Ahead of our pop up Every Man’s Club on 19 November 2016, we explore the story of Talbot House – a place for soldiers of all ranks to escape the horrors of the front line during the First World War.
In December 1915, Army Chaplain Reverend Philip ‘Tubby’ Clayton founded Talbot House in the Belgian town of Poperinghe. It was one of many charitable establishments set up to provide welfare for soldiers serving abroad.
Clayton intended Talbot House to be a warm and friendly environment, where all soldiers – regardless of rank – could come and forget about the war raging around them, even if only for a short time. For this reason, it earned the nickname the ‘Every Man’s Club’.

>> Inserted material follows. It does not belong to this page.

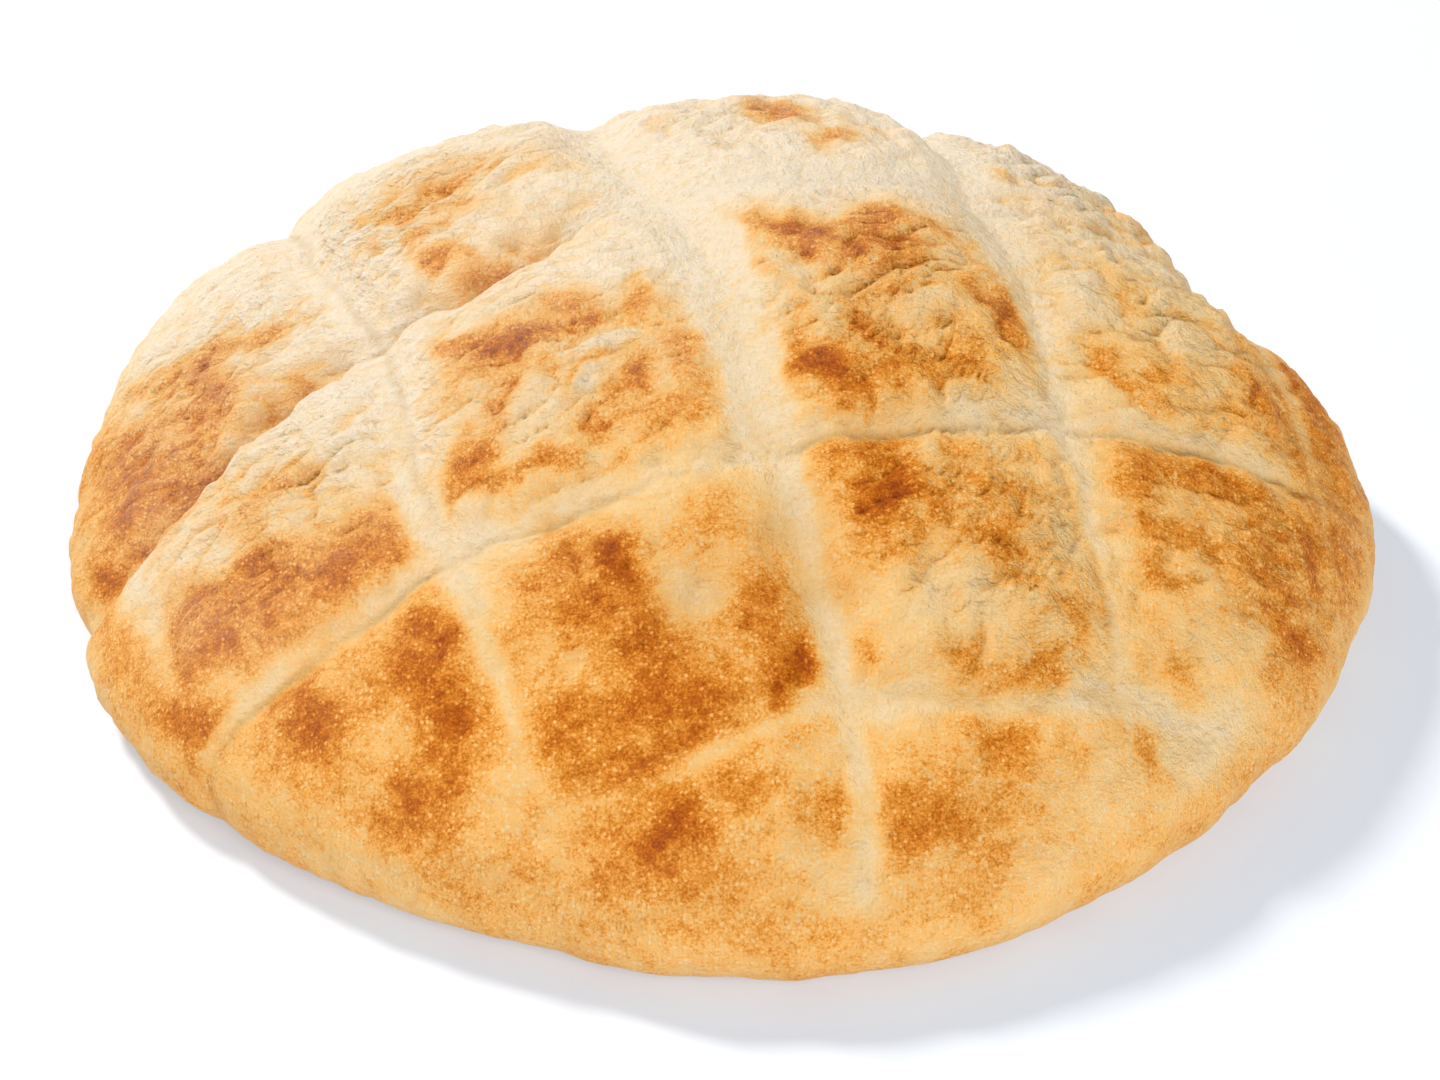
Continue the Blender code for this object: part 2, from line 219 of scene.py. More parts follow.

‘Tubby’ posted humorous signs throughout the building, instructing soldiers that orders were prohibited. ‘All rank abandon ye who enter here’ was displayed on a sign above the door. In doing so, he created the first soldiers’ club where military and social status were irrelevant.
Talbot House provided soldiers with a place to relax, recharge and ultimately have some fun. Soldiers could enjoy a variety of entertainment, including musical performances, film showings and even partake in debates.
After the war, the spirit of Talbot House lived on. The Toc H movement – named after the army signalling code for the letters TH – grew into an international charity. The original Talbot House in Poperinghe is now a museum.